Bermudez’s final contention is that he was unfairly prejudiced by two statements made during the government’s closing arguments. The first was a comment casting doubt on Delgado’s claim that he traveled to New York to purchase discount children’s clothing because “life experience tells you the cost of the trip from Massachusetts to New York was more than any discount on clothing he was going to find here.” The second was the government’s rebuttal to the argument that it was hiding something by not calling as a witness Officer Eiseman’s partner, Officer Collura, who also allegedly overheard Bermudez’s drug-related statements. The government stated, “What would Officer Collura have told you, that he overheard the same thing?”
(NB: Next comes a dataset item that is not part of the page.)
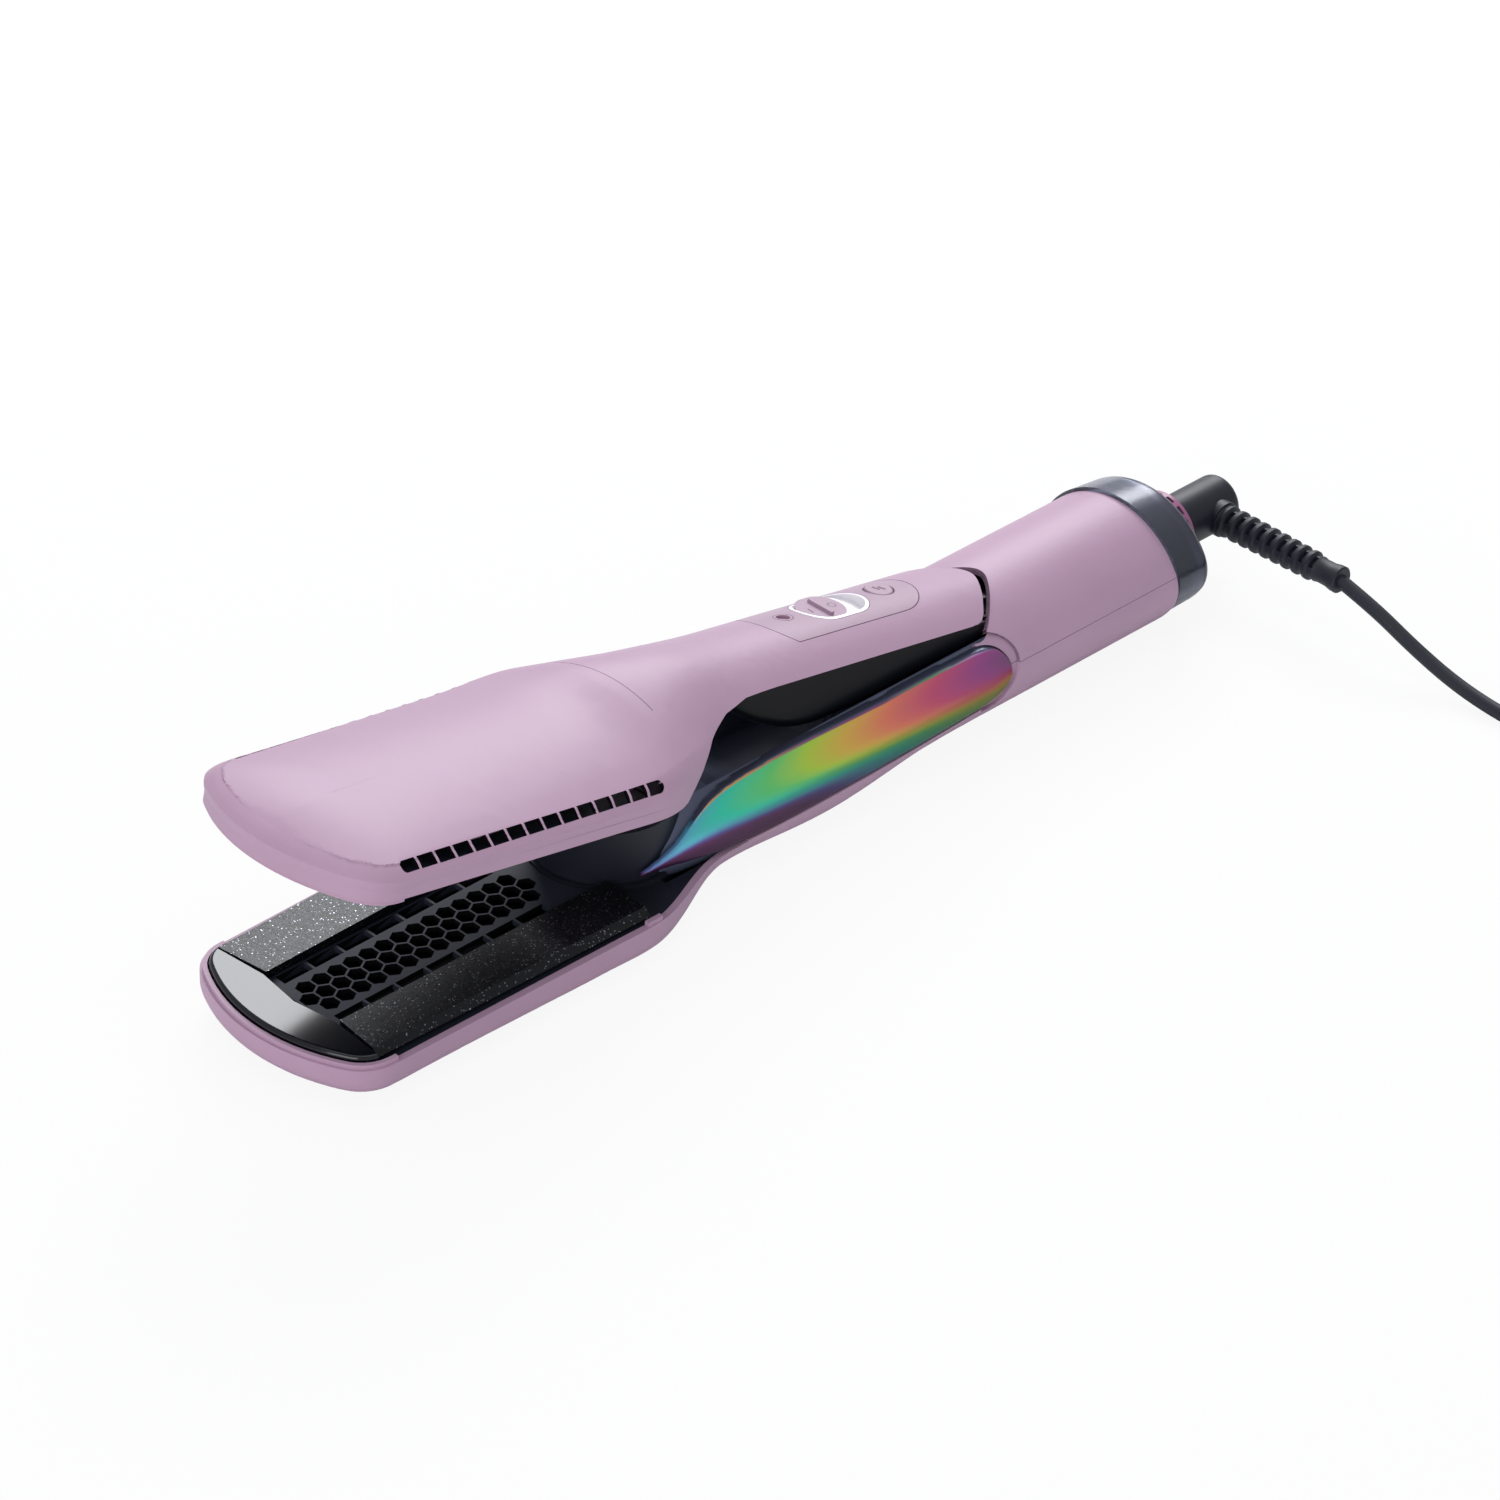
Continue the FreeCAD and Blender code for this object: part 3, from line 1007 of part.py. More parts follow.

“[Rjeversal on the basis of improper prosecutorial statements during summation is warranted only when the statements, viewed against the entire argument before the jury, deprived the defendant of a fair trial.” United States v. Myerson, 18 F.3d 153, 163 (2d Cir.1994) (internal quotation marks and citation omitted). In this case, Bermudez was not substantially prejudiced by the government’s summation because the district court promptly issued a curative instruction after each comment to ensure that the jury did not draw any improper inferences. See United States v. Thomas, 377 F.3d 232, 244-45 (2d Cir.2004) (holding that the prosecutor’s statements were not misconduct causing substantial prejudice where the district judge provided an immediate curative instruction). Accordingly, Bermudez’s challenge to the prosecution’s summation arguments fails.

CONCLUSION

For the foregoing reasons, the judgment of conviction is Affirmed.

. These instructions belie the dissent's assertion that "[n]one of the limiting instructions given in this case told the jury that they could not consider whether Bermudez was a drug dealer when deciding whether he was guilty of the gun charge.” Dissent at 170-71.